[kevyk]

[ QUOTE ]
No efficient program would calculate values until they are needed.[it must be best to work this way as most of the time the value is never measured]


[/ QUOTE ]

This is pretty much how the the equations of QM work. A particle's quantum state is represented by a probability density function (psi) in either position or momentum space. Psi can be represented as a vector in an infinite-dimensional Hilbert space, because all psi's are orthogonal to each other. "Measurements" are represented in this theoretical framework by non-commuting operators which return an eigenstate of psi. The fact that the operators don't commute (meaning that first operating on psi with the position operator, then with the momentum operator gives different results than the reverse) is in some sense the guts of QM.

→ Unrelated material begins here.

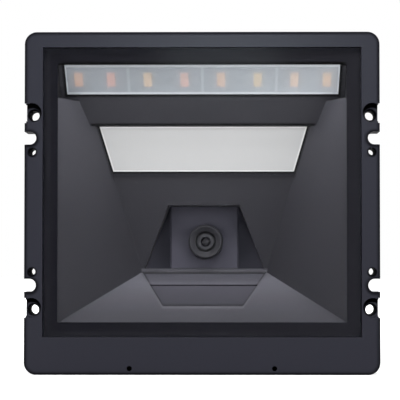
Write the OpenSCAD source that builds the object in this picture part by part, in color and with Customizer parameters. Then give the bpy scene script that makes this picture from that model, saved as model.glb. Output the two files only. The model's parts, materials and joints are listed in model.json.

Most interesting problems in QM involve particles or systems of particles which are in a superposition of quantum states, where psi = a*psi1 + b*psi2 + ..., in which case the probability of measuring the particle to be in state psi1 is a^2/(a+b+...)^2.

Where I think you go wrong is in saying that there's something deterministic going on in the measurement process. While you could be right, there's no evidence to support this, and QM works just fine without it.

You sound like you know probability and linear algebra pretty well--a book in introductory QM might be acessible to you. H.J. Griffiths has written a pretty good one.